Operationally, TAP has been flying the route with the Airbus A330-900neo, a long-range widebody optimized for exactly this mission profile: high stage length, mixed O&D plus connections, and strong cargo potential. The A330-900neo’s economics are especially relevant when airlines are adding “one more frequency” rather than up-gauging — it’s easier to keep loads healthy and yields protected while still growing total weekly seats.
Lisbon (LIS)–Florianópolis (FLN): The Route That Proved Itself Gets More Lift
On the Santa Catarina side, TAP’s Florianópolis (FLN)–Lisbon (LIS) service continues to build momentum — enough that the airline is adding a fourth weekly frequency starting Sunday, July 5, 2026.
Florianópolis has quietly become one of the more interesting long-haul leisure-and-lifestyle plays in Brazil: a destination market with growing international awareness, a strong domestic feed environment, and a profile that fits premium leisure (especially during Europe’s summer peak). By adding the extra weekly rotation, TAP is effectively increasing the route’s schedule “stickiness,” giving travelers better trip-length options and improving connection reliability at LIS.
From a capacity management perspective, an extra weekly frequency can do more than add seats:
-
It reduces spill (lost demand when the “right day” isn’t available).
-
It improves connection geometry over LIS, especially for short onward flights where missed banks can add hours.
-
It widens the premium window for travelers trying to avoid inconvenient departure days.
Why Lisbon (LIS) Is the Multiplier for Both POA and FLN
For readers who live inside alliance maps and connection matrices, LIS is not just a destination — it’s the value engine.
TAP’s LIS hub is built for “Brazil-to-Europe and beyond” flows, and Southern Brazil benefits in a few specific ways:
1) One-stop reach without heavy backtracking
For much of Europe, LIS sits in a sweet spot for South Atlantic flows: short-to-medium onward sectors that preserve total journey time versus some northern hub routings.
2) Consistent onward capacity
Portugal’s geographic position and TAP’s schedule structure make LIS a dependable connector for everything from secondary European cities to parts of North Africa.

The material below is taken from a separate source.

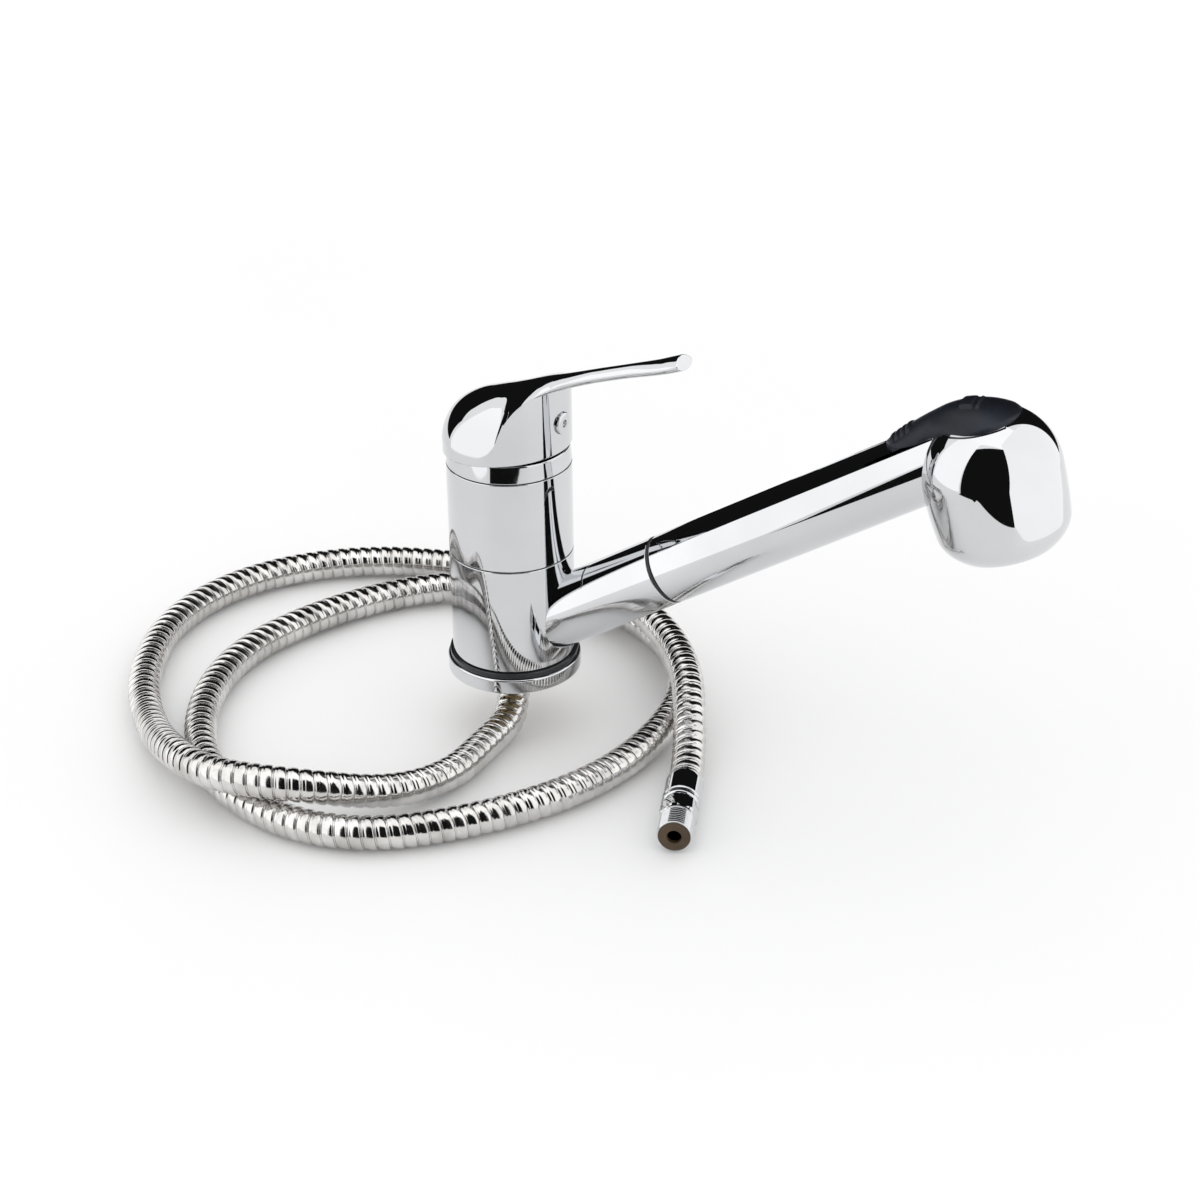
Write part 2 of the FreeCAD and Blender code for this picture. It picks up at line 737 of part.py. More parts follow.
def button_pad():
    """Soft button: its hump fills the hollow between tube and crown, its rim fits the opening."""
    rounds = []
    for along, top, radius in BUTTON_HUMP:
        centre = Vector(radius - top, 0, along)
        rounds.append(Part.Wire([Part.Circle(centre, Vector(0, 0, 1), radius).toShape()]))
    hump = fixed_shape("PadHump", Part.makeLoft(rounds, True, False), SPOUT)
    leaf = fixed_shape("PadLeaf", button_prism(0), SPOUT)
    return cut("Pad", common("PadOutline", hump, leaf), handset_form("PadInner", "-button_depth", 150))


JET_RINGS = ((12.0, 18), (15.2, 24))


def spray_face():
    """Face plate with a ring of jets round the middle opening."""
    plate = cylinder("FacePlate", "face_radius", 3, HEAD, at=(0, 0, -dim("head_drop")))
    holes = [cylinder("FaceMiddle", 9.6, 10, HEAD, at=(0, 0, -dim("head_drop") - 3))]
    for ring_radius, count in JET_RINGS:
        for i in range(count):
            x, y = on_circle(ring_radius, 360.0 * i / count)
            name = "Jet%d_%d" % (count, i)
            holes.append(cylinder(name, 0.85, 10, HEAD, at=(x, y, -dim("head_drop") - 3)))
    return cut("Face", plate, *holes)


def nozzle_ring():
    """Soft ring behind the face plate, with a nozzle through each jet hole."""
    back = ring("NozzleBack", 10.5, 17.0, 0, 1.4, HEAD * moved(0, 0, -dim("head_drop") + 3))
    pieces = [back]
    for ring_radius, count in JET_RINGS:
        for i in range(count):
            x, y = on_circle(ring_radius, 360.0 * i / count)
            name = "Nozzle%d_%d" % (count, i)
            pieces.append(cylinder(name, 0.8, 4.4, HEAD, at=(x, y, -dim("head_drop") - 0.6)))
    return fuse("Nozzles", *pieces)


def aerator():
    return ring("Aerator", 6.6, 9.4, 0, 9.0, HEAD * moved(0, 0, -dim("head_drop") - 0.4))


def aerator_screen():
    """Perforated disc in the aerator."""
    at_height = -dim("head_drop") + 1.5
    disc = cylinder("ScreenDisc", 6.5, 1.0, HEAD, at=(0, 0, at_height))
    holes = [cylinder("ScreenHole0", 0.8, 3, HEAD, at=(0, 0, at_height - 1))]
    for ring_radius, count in ((2.6, 6), (4.9, 12)):
        for i in range(count):
            x, y = on_circle(ring_radius, 360.0 * i / count)
            holes.append(cylinder("ScreenHole%d_%d" % (count, i), 0.8, 3, HEAD, at=(x, y, at_height - 1)))
    return cut("Screen", disc, *holes)


node("handset_shell", handset_shell())
node("hose_connector", hose_connector())
node("hose_washer", ring("HoseWasher", 4.0, 6.5, "shank_start - 1.5", "shank_start", SPOUT))
node("hose_stub", ring("HoseStub", "hose_bore", "hose_radius",
                       "spout_height - hose_join_height + 0.4", "shank_start - 1.5", SPOUT))
node("check_valve", ring("CheckValve", 2.2, 4.95, 66, 80, SPOUT))
node("waterway_tube", ring("WaterwayTube", 4.8, 6.5, 96, 203, SPOUT))
node("diverter_body", diverter_body())
node("diverter_spool", spool())
node("rocker_frame", rocker_frame())
node("rocker_pin", cylinder("RockerPin", 1.2, 14, SPOUT, at=(PIVOT[0], -7, PIVOT[2]), turn=ALONG_Y))
node("button_pad", button_pad())
node("spray_face", spray_face())
node("nozzle_ring", nozzle_ring())
node("aerator", aerator())
node("aerator_screen", aerator_screen())


# ---------------------------------------------------------------- free hose

# The hose leaves the foot, bends forward and lies in two wide loops on the surface below.
# LAY is the middle of the hose where it lies; OVER is where it crosses a lower turn.
LAY = -19.3
OVER = LAY + 14.4
TAIL = -19.0
HOSE_ROUTE = [
    (0, 0, 3),
    (0, 0, -5.2),
    (1, -4, -13.3),
    (4, -15, LAY),
    (3, -32, LAY),
    (1, -63, LAY),
    (-14, -89, -15.8),
    (-40, -112, OVER),
    (-74, -118, OVER),
    (-100, -104, -9.3),
    (-130, -76, -18.8),
    (-156, -41, LAY),
    (-171, 8, LAY),
    (-158, 56, LAY),
    (-120, 91, LAY),
    (-66, 104, LAY),
    (-9, 99, LAY),
    (40, 73, LAY),
    (66, 29, LAY),
    (61, -36, LAY),
    (28, -86, LAY),
    (-20, -121, LAY),
    (-79, -108, LAY),
    (-115, -66, LAY),
    (-129, -12, LAY),
    (-111, 40, LAY),
    (-77, 81, LAY),
    (-29, 89, -15.3),
    (14, 80, OVER),
    (46, 54, OVER),
    (66, 26, OVER),
    (77, 1, -10.8),
    (84, -17, TAIL),
    (88, -31, TAIL),
]
TIGHTNESS = 0.45


def hose_path(route):
    """Straight runs joined by tangent arcs, each arc as large as its two runs allow."""
    points = [Vector(*p) for p in route]
    edges = []
    start = points[0]
    radii = []
    for before, corner, after in zip(points, points[1:], points[2:]):
        back = before - corner
        onward = after - corner
        shorter = min(back.Length, onward.Length)
        reach = TIGHTNESS * shorter
        half_turn = (math.pi - back.getAngle(onward)) / 2
        radii.append(reach / math.tan(half_turn))
        back.normalize()
        onward.normalize()
        enter = corner + back * reach
        leave = corner + onward * reach
        inward = (back + onward).normalize()
        middle = corner + inward * (radii[-1] / math.cos(half_turn) - radii[-1])
        if (enter - start).Length > 1e-6:
            edges.append(Part.LineSegment(start, enter).toShape())
        edges.append(Part.Arc(enter, middle, leave).toShape())
        start = leave
    edges.append(Part.LineSegment(start, points[-1]).toShape())
    print("hose arc radii:", " ".join("%.0f" % r for r in radii))
    return Part.Wire(edges)


path = hose_path(HOSE_ROUTE)
hose = node("hose_free", fixed_shape("HoseFree", tube_along(path, Vector(0, 0, 1))))
wall_area = math.pi * (dim("hose_radius") ** 2 - dim("hose_bore") ** 2)
print("hose length %.1f, volume over section times length %.4f"
      % (path.Length, hose.Shape.Volume / (wall_area * path.Length)))

last = Vector(*HOSE_ROUTE[-1])
heading = (last - Vector(*HOSE_ROUTE[-2]))
heading.z = 0
FITTING = Placement(last, Rotation(Vector(0, 0, 1), heading))


def hose_ferrule():
    return turned("Ferrule", [
        ("hose_bore", 0),
        ("hose_radius", 0),
        ("ferrule_radius", 2.6),
        ("ferrule_radius", 18.6),
        ("ferrule_radius - 0.6", 19.2),
        ("hose_bore", 19.2),
    ], FITTING)


def hose_tail():
    """Tail with a hexagon for the spanner, a groove and the thread."""
    barrel = turned("TailBarrel", [
        ("hose_bore", 19.2),
        (6.3, 19.2),
        ("hexagon_radius - 0.3", 20.4),
        ("hexagon_radius - 0.3", 27),
        (6.2, 27.8),
        (6.2, 28.4),
        ("thread_radius", 29),
        ("thread_radius", 39),
        ("thread_radius - 0.5", 39.8),
        (6.25, 39.8),
        (6.25, 38),
        ("hose_bore", 38),
    ], FITTING)
    hexagon = doc.addObject("Part::Prism", "TailHexagon")
    hexagon.Polygon = 6
    hexagon.setExpression("Circumradius", formula("hexagon_radius + 0.2"))
    hexagon.Height = 9
    hexagon.Placement = FITTING * moved(0, 0, 19)
    rest = cylinder("TailRest", 10, 14, FITTING, at=(0, 0, 28))
    return common("Tail", barrel, fuse("TailOutline", hexagon, rest))


node("hose_ferrule", hose_ferrule())
node("hose_tail", hose_tail())
node("hose_end_seal", ring("HoseEndSeal", 2.8, 6.15, 38, 40.6, FITTING))


# ---------------------------------------------------------------- check and write

doc.removeObject("Probe")
doc.recompute()
broken = [o.Name for o in doc.Objects if "Invalid" in o.State or "Error" in o.State]
for label, piece in nodes.items():
    if piece.Shape.isNull() or not piece.Shape.isValid() or piece.Shape.Volume <= 0:
        broken.append(label)
if broken:
    raise SystemExit("failed: " + ", ".join(broken))
os.makedirs("parts", exist_ok=True)
for label, piece in nodes.items():
    piece.Shape.exportStep("parts/%s.step" % label)
print(len(nodes), "parts written")
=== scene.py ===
"""Pull-out bath sprayer on a swivelling mixer body, with its free hose lying on a pale surface.

Lengths are in millimetres, in the frame that a piece is placed by, and are scaled to metres when a
mesh is made. HOSE_ROUTE, HOSE_LENGTH, the camera, the ground's size and the studio cards are in metres.
"""
import json
import math

import bpy
import numpy as np
from mathutils import Matrix, Vector
from mathutils.bvhtree import BVHTree
from mathutils.interpolate import poly_3d_calc


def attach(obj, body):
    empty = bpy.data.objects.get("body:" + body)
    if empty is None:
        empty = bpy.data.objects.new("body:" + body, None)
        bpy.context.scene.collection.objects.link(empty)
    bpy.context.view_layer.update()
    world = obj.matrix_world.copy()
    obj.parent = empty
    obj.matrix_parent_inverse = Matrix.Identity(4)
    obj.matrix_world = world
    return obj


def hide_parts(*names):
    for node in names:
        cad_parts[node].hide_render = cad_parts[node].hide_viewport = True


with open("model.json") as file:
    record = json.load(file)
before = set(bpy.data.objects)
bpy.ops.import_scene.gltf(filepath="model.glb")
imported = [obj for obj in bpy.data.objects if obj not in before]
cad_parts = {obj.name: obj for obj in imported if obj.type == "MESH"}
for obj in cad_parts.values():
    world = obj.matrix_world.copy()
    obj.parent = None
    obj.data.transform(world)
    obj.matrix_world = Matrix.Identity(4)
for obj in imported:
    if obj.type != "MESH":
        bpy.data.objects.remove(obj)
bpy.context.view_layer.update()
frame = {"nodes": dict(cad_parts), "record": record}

MM = 0.001
FLOOR = -26.6

# ---------------------------------------------------------------- frames

SPOUT_ANGLE = 31.7
WORLD = Matrix.Identity(4)
SPOUT = Matrix.Translation((0, 0, 14.3)) @ Matrix.Rotation(math.radians(90 - SPOUT_ANGLE), 4, "Y")
LEVER = Matrix.Rotation(math.radians(-8.0), 4, "Z")
HEAD = Matrix.Translation((194.9, 0, 121.6)) @ Matrix.Rotation(math.radians(-15.7), 4, "Y")

BODY_RADIUS = 25.0
SEAM = 53.5
SLEEVE_TOP = 91.7
TUBE_RADIUS = 14.0
SPOUT_END = 79.2
HANDSET_START = 80.9
HEAD_RADIUS = 26.24
HEAD_CROWN = 25.2
HEAD_DROP = 30.3
HUB_RADIUS = 25.2
DOME_RADIUS = 26.1
ROUND = 192


# ---------------------------------------------------------------- camera

CAMERA_PLACE = (0.42109, -0.86128, 0.54062)
CAMERA_TURN = (23.95, 28.15, -0.69)
CAMERA_LENS = 80.34
CAMERA_SENSOR = 36.0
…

3) Alliance and interline utility
Even where TAP isn’t the operating carrier beyond Lisbon, hub connectivity strengthens sellability — especially in corporate channels that prioritize fewer interchanges and cleaner reaccommodation options.
Aircraft and Product: Why the A330-900neo Fits This Growth Strategy
TAP’s use of the Airbus A330-900neo on long-haul Brazil missions is not just about having a modern widebody — it’s about matching aircraft capability to what the route actually needs.
The A330-900neo brings:
-
Long-haul range with a payload profile suited to Brazil–Europe stage lengths
-
Fuel and maintenance efficiency advantages versus older widebody generations
-
Balanced cabin economics for routes that mix premium leisure, VFR, and connecting traffic
-
Meaningful belly cargo capacity, which is often overlooked in passenger-facing route announcements but can materially influence route profitability
For airline professionals, this is the kind of incremental growth that tends to be sustainable. A fourth weekly flight is easier to defend than a dramatic jump in capacity — particularly when markets are still sensitive to macro swings, currency shifts, and competitive scheduling.
Bottom Line
By adding a fourth weekly frequency to both Lisbon (LIS)–Porto Alegre (POA) and Lisbon (LIS)–Florianópolis (FLN) in July 2026, TAP is making a clear statement: Southern Brazil is worth more capacity, more schedule depth, and more commercial attention.
This isn’t flashy growth. It’s disciplined network building — exactly the kind that typically precedes either (a) longer seasonal windows or (b) future frequency increases once performance data confirms the extra lift is sticking.